I wrote my cover letter and outline for a publisher. I researched which publishers would be more appropriate for submitting my proposal to and I identified my target audience. I invited friends over on April 11, 2008, for a "Conversational Tea" to get feedback on a few of the activities I'd written and to just talk about beauty. I mailed out a few focus group packets that contained a summary, a contract for compensation upon completion, items to complete 3 activities, and a SASE to mail items and forms back to me after one month.

But something was missing. I organized and reorganized my book. The table of contents went through several versions. I wrote an introduction. And then another. And yet another. They were stories. They became stories.
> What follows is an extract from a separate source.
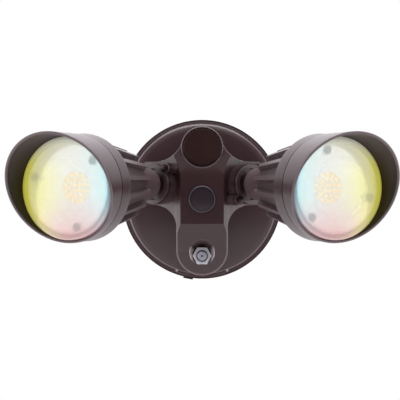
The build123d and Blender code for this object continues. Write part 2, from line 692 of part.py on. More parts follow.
for name, side in (("left", -1), ("right", 1)):
    port = port_plane(side)
    lamp = head_plane(side)
    hinge_axis = hinge_direction(side)
    seat = port.offset(-seat_back)
    lamp_section = section_plane(lamp)
    port_axis = Axis(port.origin, port.z_dir)
    lamp_axis = Axis(lamp.origin, lamp.z_dir)
    lugs = around(seat, lug_circle_r, 2, lug_turn)

    # Collar: a lipped ring with two screw lugs, seated on the arm
    with BuildPart() as collar:
        with BuildSketch(seat) as ring:
            Circle(collar_outer_r)
        extrude(ring.sketch, amount=collar_height)
        for lug in lugs:
            with BuildSketch(lug) as lug_post:
                Circle(lug_r)
            extrude(lug_post.sketch, amount=collar_height)
        with BuildSketch(seat) as bore:
            Circle(collar_bore_r)
        extrude(bore.sketch, amount=collar_height - collar_lip_thickness, mode=Mode.SUBTRACT)
        with BuildSketch(seat) as lip_bore:
            Circle(collar_lip_bore_r)
        extrude(lip_bore.sketch, amount=collar_height, mode=Mode.SUBTRACT)
        for lug in lugs:
            with BuildSketch(lug) as lug_hole:
                Circle(collar_screw_r + seat_gap)
            extrude(lug_hole.sketch, amount=collar_height, mode=Mode.SUBTRACT)
    finish_piece(collar.part, name + "_swivel_collar")

    collar_screws = [
        screw(lug.offset(collar_height), collar_screw_r, collar_height + collar_screw_grip - slip_gap,
              collar_screw_head_r, collar_screw_head_height) for lug in lugs]
    finish_piece(Compound(children=collar_screws), name + "_collar_screws")

    with BuildPart() as port_ring:
        with BuildSketch(section_plane(seat)):
            with Locations((port_ring_r, port_ring_thickness)):
                Circle(port_ring_thickness)
        revolve(axis=port_axis)
    finish_piece(port_ring.part, name + "_port_sealing_ring")

    # Swivel: a disc under the collar's lip, a hollow spigot through the port and a tongue
    disc_back = 2 * port_ring_thickness + slip_gap
    disc_front = collar_height - collar_lip_thickness - slip_gap
    spigot_end = port_wall + slip_gap + spigot_nut_thickness + spigot_beyond_nut
    hinge_plane = Plane(port.origin, x_dir=port.z_dir, z_dir=hinge_axis)
    with BuildPart() as swivel:
        with BuildSketch(section_plane(seat)) as turned:
            Polygon((spigot_bore_r, -spigot_end), (spigot_r, -spigot_end), (spigot_r, disc_back),
                    (collar_bore_r - slip_gap, disc_back), (collar_bore_r - slip_gap, disc_front),
                    (0, disc_front), (0, disc_back), (spigot_bore_r, disc_back), align=None)
        revolve(turned.sketch, axis=port_axis)
        with BuildSketch(hinge_plane) as tongue:
            Circle(tongue_half_height)
            with Locations((disc_front - seat_back, 0)):
                Rectangle(seat_back - disc_front, 2 * tongue_half_height, align=(Align.MIN, Align.CENTER))
            Circle(hinge_pin_r + bearing_gap, mode=Mode.SUBTRACT)
        extrude(tongue.sketch, amount=tongue_thickness / 2, both=True)
        wire_plane = Plane(seat.origin, x_dir=hinge_axis, z_dir=seat.z_dir).offset(disc_back)
        with BuildSketch(wire_plane) as wire_hole:
            with Locations((tongue_thickness / 2 + wire_hole_margin + wire_hole_r, 0)):
                Circle(wire_hole_r)
        extrude(wire_hole.sketch, amount=disc_front, mode=Mode.SUBTRACT)
    finish_piece(swivel.part, name + "_swivel")

    spigot_nut = six_sided_nut(
        Plane(seat.offset(-port_wall - slip_gap).origin, x_dir=seat.x_dir, z_dir=-seat.z_dir),
        spigot_nut_across_flats, spigot_nut_thickness, spigot_r + seat_gap)
    finish_piece(spigot_nut, name + "_spigot_nut")

    # Finned casting of the lamp head, with a round knuckle slotted for the tongue
    with BuildPart() as heat_sink:
        with BuildSketch(lamp.offset(fin_rear)) as fin_roots:
            with PolarLocations(0, fin_count, start_angle=180 / fin_count):
                Rectangle(flange_rear_r, fin_thickness, align=(Align.MIN, Align.CENTER))
        extrude(fin_roots.sketch, amount=flange_rise + flange_edge_round)
        with BuildSketch(lamp_section) as fin_edges:
            Polygon((0, fin_rear), (fin_rear_r - fin_depth, fin_rear),
                    (fin_corner_r, fin_rear + fin_rear_slant), (fin_front_r, flange_rear),
                    (fin_front_r, flange_rear + flange_edge_round), (0, flange_rear + flange_edge_round),
                    align=None)
        revolve(fin_edges.sketch, axis=lamp_axis, mode=Mode.INTERSECT)
        with BuildSketch(lamp_section) as core:
            with BuildLine():
                RadiusArc((0, -dome_r), (dome_r, 0), -dome_r)
                Polyline((dome_r, 0), (dome_r, neck_length), (fin_rear_r - fin_depth, fin_rear),
                         (fin_front_r - fin_depth, flange_rear),
                         (flange_rear_r - flange_edge_round, flange_rear))
                RadiusArc((flange_rear_r - flange_edge_round, flange_rear),
                          (flange_rear_r, flange_rear + flange_edge_round), -flange_edge_round)
                Polyline((flange_rear_r, flange_rear + flange_edge_round), (flange_front_r, flange_front),
                         (bowl_r, flange_front), (bowl_r, board_top - board_thickness),
                         (0, board_top - board_thickness), (0, -dome_r))
            make_face()
        revolve(core.sketch, axis=lamp_axis)
        # Slot for the tongue, wide enough for the whole swing
        half_height = tongue_half_height + slip_gap
        swing = swing_half_angle + slot_extra_angle
        with BuildSketch(Plane(lamp.origin, x_dir=-lamp.z_dir, z_dir=hinge_axis)) as slot:
            Circle(half_height)
            for way in (-1, 1):
                Rectangle(overrun, 2 * half_height, rotation=way * swing, align=(Align.MIN, Align.CENTER))
            Polygon((0, 0), (overrun * cos(radians(swing)), overrun * sin(radians(swing))),
                    (overrun * cos(radians(swing)), -overrun * sin(radians(swing))), align=None)
        extrude(slot.sketch, amount=tongue_thickness / 2 + slip_gap, both=True, mode=Mode.SUBTRACT)
        with BuildSketch(Plane(lamp.origin, x_dir=lamp.z_dir, z_dir=hinge_axis)) as pin_hole:
            Circle(hinge_pin_r + seat_gap)
        extrude(pin_hole.sketch, amount=dome_r, both=True, mode=Mode.SUBTRACT)
        with BuildSketch(lamp) as wire_way:
            Circle(wire_hole_r)
        extrude(wire_way.sketch, amount=board_top, mode=Mode.SUBTRACT)
        for hole in around(lamp.offset(flange_rear), hood_screw_circle_r, hood_screw_count):
            with BuildSketch(hole) as screw_hole:
                Circle(hood_screw_r + seat_gap)
            extrude(screw_hole.sketch, amount=overrun, mode=Mode.SUBTRACT)
        turn = reflector_screw_turns[name]
        board_back = lamp.offset(board_top - board_thickness)
        for hole in around(board_back, reflector_screw_circle_r, reflector_screw_count, turn):
            with BuildSketch(hole) as screw_hole:
                Circle(reflector_screw_r + seat_gap)
            extrude(screw_hole.sketch, amount=-reflector_screw_grip, mode=Mode.SUBTRACT)
    finish_piece(heat_sink.part, name + "_heat_sink")

    with BuildPart() as hinge_pin:
        with BuildSketch(Plane(lamp.origin, x_dir=lamp.z_dir, z_dir=hinge_axis)):
            Circle(hinge_pin_r)
        extrude(amount=hinge_pin_length / 2, both=True)
    finish_piece(hinge_pin.part, name + "_hinge_pin")

    # Light source: a round board and its chips in rings
    board = disc(board_back, board_r, board_thickness)
    finish_piece(board, name + "_led_board")
    with BuildPart() as chips:
        with BuildSketch(lamp.offset(board_top)):
            for ring_r, ring_count in zip(chip_ring_rs, chip_ring_counts):
                with PolarLocations(ring_r, ring_count, start_angle=180 / ring_count):
                    Rectangle(chip_size, chip_size)
        extrude(amount=chip_height)
    finish_piece(chips.part, name + "_led_chips")

    # Reflector: a curved white dish with a flat rim, on three bosses
    post_rise = board_thickness + reflector_post_rise
    boss_rise = board_thickness + reflector_height - reflector_boss_drop
    dish_width = reflector_mouth_r - reflector_throat_r
    dish_mid_r = reflector_throat_r + dish_width * dish_mid_share
    dish_mid_height = reflector_lift + (reflector_height - reflector_lift) * dish_rise_share
    with BuildPart() as reflector:
        with BuildSketch(section_plane(lamp.offset(board_top))) as dish:
            with BuildLine():
                inner = ThreePointArc((reflector_throat_r, reflector_lift), (dish_mid_r, dish_mid_height),
                                      (reflector_mouth_r - reflector_wall, reflector_height))
                outer = ThreePointArc((reflector_throat_r + reflector_wall, reflector_lift),
                                      (dish_mid_r + reflector_wall, dish_mid_height),
                                      (reflector_mouth_r, reflector_height - reflector_wall))
                Line(inner @ 0, outer @ 0)
                Polyline(inner @ 1, (reflector_rim_r, reflector_height),
                         (reflector_rim_r, reflector_height - reflector_wall), outer @ 1)
            make_face()
        revolve(dish.sketch, axis=lamp_axis)
        bosses = around(board_back, reflector_screw_circle_r, reflector_screw_count, turn)
        for boss in bosses:
            with BuildSketch(boss) as column:
                Circle(reflector_boss_r)
            extrude(column.sketch, amount=boss_rise)
        for boss in bosses:
            with BuildSketch(boss) as screw_hole:
                Circle(reflector_screw_r + seat_gap)
            extrude(screw_hole.sketch, amount=boss_rise, mode=Mode.SUBTRACT)
            with BuildSketch(boss.offset(post_rise)) as well:
                Circle(reflector_well_r)
            extrude(well.sketch, amount=overrun, mode=Mode.SUBTRACT)
    finish_piece(reflector.part, name + "_reflector")

    reflector_screws = [
        screw(boss.offset(post_rise), reflector_screw_r, post_rise + reflector_screw_grip - slip_gap,
              reflector_screw_head_r, reflector_screw_head_height) for boss in bosses]
    finish_piece(Compound(children=reflector_screws), name + "_reflector_screws")

    # Hood: a flared sleeve cut off at a slant, with an inner lip that clamps the lens
    rim_top = hood_mid_height + hood_half_rise + board_top - hood_rear + casting_wall
    rim_flare = hood_flare * rim_top
    mid_r = hood_rear_r + hood_flare * hood_mid_height
    lean = hood_half_rise / mid_r
    tip_turn = radians(90 - side * hood_turn)
    slant_normal = (lamp.z_dir - lamp.x_dir * lean * cos(tip_turn) - lamp.y_dir * lean * sin(tip_turn))
    rim_plane = Plane(lamp.offset(board_top + hood_mid_height).origin, z_dir=slant_normal)
    hood_back = lamp.offset(hood_rear)
    hood_screw_planes = around(hood_back, hood_screw_circle_r, hood_screw_count)
    with BuildPart() as hood:
        with BuildSketch(section_plane(hood_back)) as sleeve:
            Polygon((hood_lip_r, 0), (hood_rear_r, 0), (hood_rear_r + rim_flare, rim_top),
                    (hood_rear_r + rim_flare - hood_wall, rim_top),
                    (hood_rear_r + hood_flare * hood_lip_thickness - hood_wall, hood_lip_thickness),
                    (hood_lip_r, hood_lip_thickness), align=None)
        revolve(sleeve.sketch, axis=lamp_axis)
        split(bisect_by=rim_plane, keep=Keep.BOTTOM)
        rim_edges = [edge for edge in hood.edges()
                     if abs((edge.center() - rim_plane.origin).dot(rim_plane.z_dir)) < hood_rim_round]
        fillet(rim_edges, hood_rim_round)
        for hole in hood_screw_planes:
            with BuildSketch(hole) as screw_hole:
                Circle(hood_screw_r + seat_gap)
            extrude(screw_hole.sketch, amount=hood_lip_thickness - slip_gap, mode=Mode.SUBTRACT)
    finish_piece(hood.part, name + "_hood")

    hood_screws = [
        screw(Plane(hole.offset(flange_rear - hood_rear).origin, x_dir=lamp.x_dir, z_dir=-lamp.z_dir),
              hood_screw_r, hood_rear - flange_rear + hood_lip_thickness - 2 * slip_gap, hood_screw_head_r,
              hood_screw_head_height) for hole in hood_screw_planes]
    finish_piece(Compound(children=hood_screws), name + "_hood_screws")

    with BuildPart() as hood_gasket:
        with BuildSketch(lamp.offset(flange_front)):
            Circle(hood_gasket_r)
            Circle(hood_lip_r, mode=Mode.SUBTRACT)
        extrude(amount=hood_gap)
        for hole in around(lamp.offset(flange_front), hood_screw_circle_r, hood_screw_count):
            with BuildSketch(hole) as screw_hole:
                Circle(hood_screw_r + seat_gap)
            extrude(screw_hole.sketch, amount=hood_gap, mode=Mode.SUBTRACT)
    finish_piece(hood_gasket.part, name + "_hood_gasket")

    # Lens: a round-shouldered glass cup on its own gasket
    lens_seat = hood_back.offset(hood_lip_thickness)
    lens_gasket = disc(lens_seat, lens_r, lens_gasket_thickness, hood_lip_r)
    finish_piece(lens_gasket, name + "_lens_gasket")
    with BuildPart() as lens:
        with BuildSketch(section_plane(lens_seat.offset(lens_gasket_thickness))) as glass:
            with BuildLine():
                Polyline((lens_r - lens_wall, 0), (lens_r, 0), (lens_r, lens_height - lens_corner_r))
                RadiusArc((lens_r, lens_height - lens_corner_r), (lens_r - lens_corner_r, lens_height),
                          -lens_corner_r)
                RadiusArc((lens_r - lens_corner_r, lens_height), (0, lens_height + lens_crown),
                          -crown_radius(lens_r - lens_corner_r, lens_crown))
                Line((0, lens_height + lens_crown), (0, lens_height + lens_crown - lens_wall))
                RadiusArc((0, lens_height + lens_crown - lens_wall),
                          (lens_r - lens_corner_r, lens_height - lens_wall),
                          crown_radius(lens_r - lens_corner_r, lens_crown))
                RadiusArc((lens_r - lens_corner_r, lens_height - lens_wall),
                          (lens_r - lens_wall, lens_height - lens_corner_r), lens_corner_r - lens_wall)
                Line((lens_r - lens_wall, lens_height - lens_corner_r), (lens_r - lens_wall, 0))
            make_face()
        revolve(glass.sketch, axis=lamp_axis)
    finish_piece(lens.part, name + "_lens")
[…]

I decided at that point to create stories for each chapter of the book which was initially 4. It would take me the remaining 9 years off-and-on to write those stories plus 4 more for the now 8 chapters I settled on, and to go through many more edits of the introduction, chapters, and the design of the book's layout and cover.

But my very last entry in this diary that became my rough draft pretty much sums up that first year of working on "Finding Your Picasso." May 19, 2008, I wrote: "Personal power - something I believe I've been searching for for a long time. I don't think I truly understood it until now. I went hiking yesterday and at points I didn't think I had it in me to keep going. It was hard, painful and challenging for me where it looked like it was easier for the others on the hike - there were 19 of us. But my only real obstacle was me. Keep going or keep everyone waiting. I felt awesome when I finished and ready to conquer another one. I signed up for some other things because of it. There is some where deep inside me a powerful person ready to be released. I've been slowly letter [her] seep out. Now [she] has surfaced and I don't ever want to contain [her] again. Strip completely naked. At home, in the privacy of your bedroom of course. Stand in front of a full-length mirror and, while looking at your entire body, say really loud, "Damn, you're hot." Get dressed and go about your day. Yes! Welcome to your first day of Ms-I-Know-I-Am-Beautiful-and-Divine-and-If-You-Don't-Think-So-You-Can-Kiss-My-Behind! You are beautiful just the way God made you and this journey you are starting will show you why."

Edited slightly, this entry - the last activity I wrote out of about 55 - became activity one. I had come full circle in my beginnings of writing "Finding Your Picasso." Armed with personal power, I finally finished it, and self-published on CreateSpace June 7, 2018. And I know it will inspire many to find their own personal power and see the beauty in themselves.